> **INSTRUCTIONS TO FOLLOW**
Restate word for word the lines beginning at the one that contains "The build123d and" and ending at the one that contains "return board_top + 4.6"; include both and nothing else.

[Rows from a 3D modeling dataset]
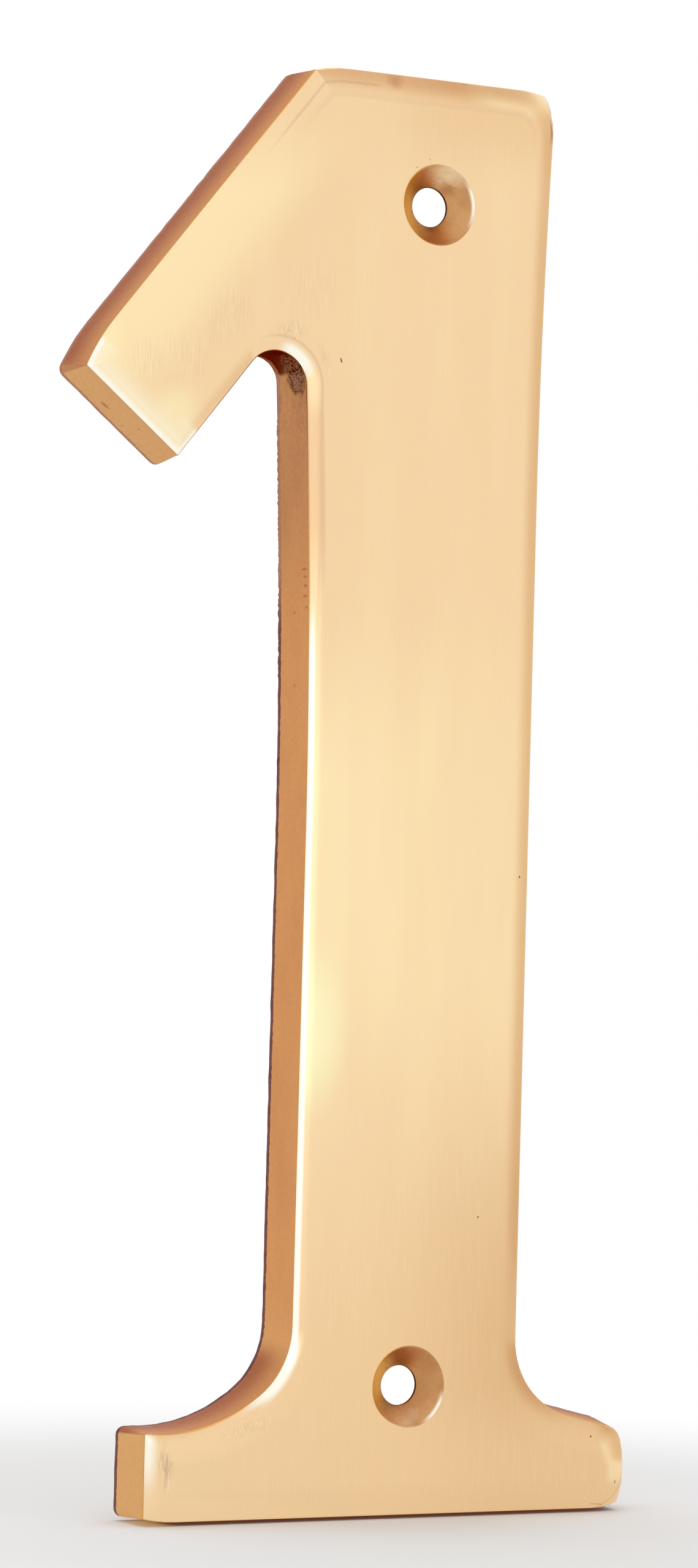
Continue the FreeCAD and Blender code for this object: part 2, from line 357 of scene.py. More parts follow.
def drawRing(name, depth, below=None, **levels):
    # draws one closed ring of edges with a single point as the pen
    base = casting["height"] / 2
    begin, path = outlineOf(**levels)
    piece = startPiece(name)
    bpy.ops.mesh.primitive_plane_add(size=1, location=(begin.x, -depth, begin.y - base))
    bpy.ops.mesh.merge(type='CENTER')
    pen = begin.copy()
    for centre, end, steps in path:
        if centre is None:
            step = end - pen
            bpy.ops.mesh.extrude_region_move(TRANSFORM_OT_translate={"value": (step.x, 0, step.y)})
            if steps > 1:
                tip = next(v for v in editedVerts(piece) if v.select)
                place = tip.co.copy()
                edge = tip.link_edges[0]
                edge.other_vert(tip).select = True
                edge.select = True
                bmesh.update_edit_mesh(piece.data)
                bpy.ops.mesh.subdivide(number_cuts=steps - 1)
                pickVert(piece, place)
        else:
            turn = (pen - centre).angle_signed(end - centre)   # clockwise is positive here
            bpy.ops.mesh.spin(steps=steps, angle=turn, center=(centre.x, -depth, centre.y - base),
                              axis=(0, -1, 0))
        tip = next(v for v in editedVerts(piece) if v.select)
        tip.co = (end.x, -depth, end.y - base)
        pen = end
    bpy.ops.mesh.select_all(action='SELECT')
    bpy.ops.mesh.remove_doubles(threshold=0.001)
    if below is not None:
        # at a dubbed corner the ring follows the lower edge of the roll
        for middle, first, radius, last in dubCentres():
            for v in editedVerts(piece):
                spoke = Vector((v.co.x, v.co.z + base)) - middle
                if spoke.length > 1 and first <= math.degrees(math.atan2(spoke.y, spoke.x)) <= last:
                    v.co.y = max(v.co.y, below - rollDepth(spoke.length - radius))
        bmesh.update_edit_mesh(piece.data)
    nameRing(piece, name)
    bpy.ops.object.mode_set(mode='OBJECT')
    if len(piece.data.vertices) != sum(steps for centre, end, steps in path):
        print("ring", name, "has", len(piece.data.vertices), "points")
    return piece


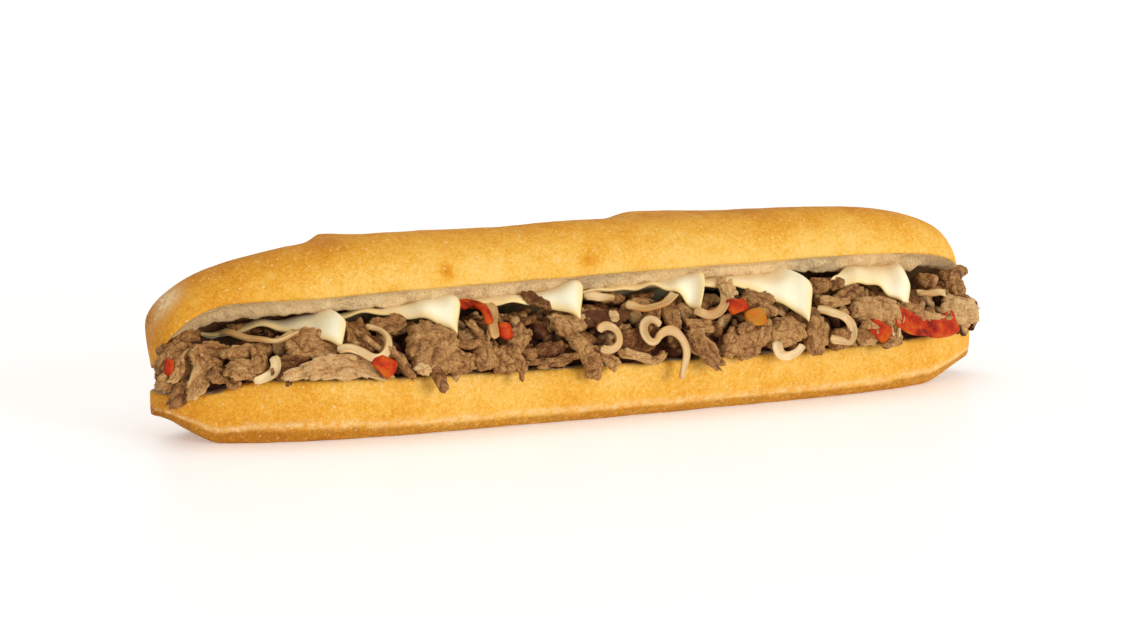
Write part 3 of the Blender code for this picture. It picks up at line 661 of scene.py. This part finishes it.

---

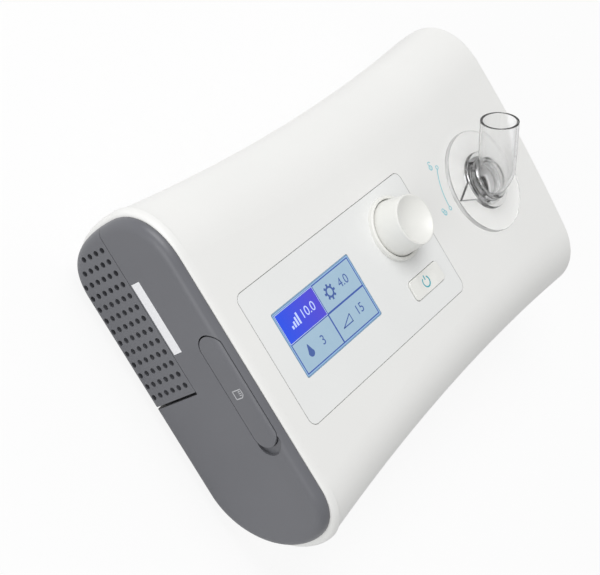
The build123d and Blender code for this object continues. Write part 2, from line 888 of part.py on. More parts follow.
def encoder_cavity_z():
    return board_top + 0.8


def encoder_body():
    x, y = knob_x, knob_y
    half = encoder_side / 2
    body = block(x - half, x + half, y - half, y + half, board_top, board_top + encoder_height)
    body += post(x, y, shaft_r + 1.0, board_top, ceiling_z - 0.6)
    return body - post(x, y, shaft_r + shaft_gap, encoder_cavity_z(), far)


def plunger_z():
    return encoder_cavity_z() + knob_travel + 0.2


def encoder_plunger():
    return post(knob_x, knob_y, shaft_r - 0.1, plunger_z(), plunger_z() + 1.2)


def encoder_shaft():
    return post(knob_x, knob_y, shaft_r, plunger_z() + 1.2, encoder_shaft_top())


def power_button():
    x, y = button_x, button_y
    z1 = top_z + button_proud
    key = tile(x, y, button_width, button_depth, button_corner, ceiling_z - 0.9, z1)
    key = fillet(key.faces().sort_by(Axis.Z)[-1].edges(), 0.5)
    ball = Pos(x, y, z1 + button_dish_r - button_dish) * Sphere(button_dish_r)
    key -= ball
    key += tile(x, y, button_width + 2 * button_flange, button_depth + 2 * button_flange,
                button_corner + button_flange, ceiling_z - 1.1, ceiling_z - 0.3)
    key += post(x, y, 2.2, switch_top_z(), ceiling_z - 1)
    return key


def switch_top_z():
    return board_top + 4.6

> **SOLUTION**
The build123d and Blender code for this object continues. Write part 2, from line 888 of part.py on. More parts follow.
def encoder_cavity_z():
    return board_top + 0.8


def encoder_body():
    x, y = knob_x, knob_y
    half = encoder_side / 2
    body = block(x - half, x + half, y - half, y + half, board_top, board_top + encoder_height)
    body += post(x, y, shaft_r + 1.0, board_top, ceiling_z - 0.6)
    return body - post(x, y, shaft_r + shaft_gap, encoder_cavity_z(), far)


def plunger_z():
    return encoder_cavity_z() + knob_travel + 0.2


def encoder_plunger():
    return post(knob_x, knob_y, shaft_r - 0.1, plunger_z(), plunger_z() + 1.2)


def encoder_shaft():
    return post(knob_x, knob_y, shaft_r, plunger_z() + 1.2, encoder_shaft_top())


def power_button():
    x, y = button_x, button_y
    z1 = top_z + button_proud
    key = tile(x, y, button_width, button_depth, button_corner, ceiling_z - 0.9, z1)
    key = fillet(key.faces().sort_by(Axis.Z)[-1].edges(), 0.5)
    ball = Pos(x, y, z1 + button_dish_r - button_dish) * Sphere(button_dish_r)
    key -= ball
    key += tile(x, y, button_width + 2 * button_flange, button_depth + 2 * button_flange,
                button_corner + button_flange, ceiling_z - 1.1, ceiling_z - 0.3)
    key += post(x, y, 2.2, switch_top_z(), ceiling_z - 1)
    return key


def switch_top_z():
    return board_top + 4.6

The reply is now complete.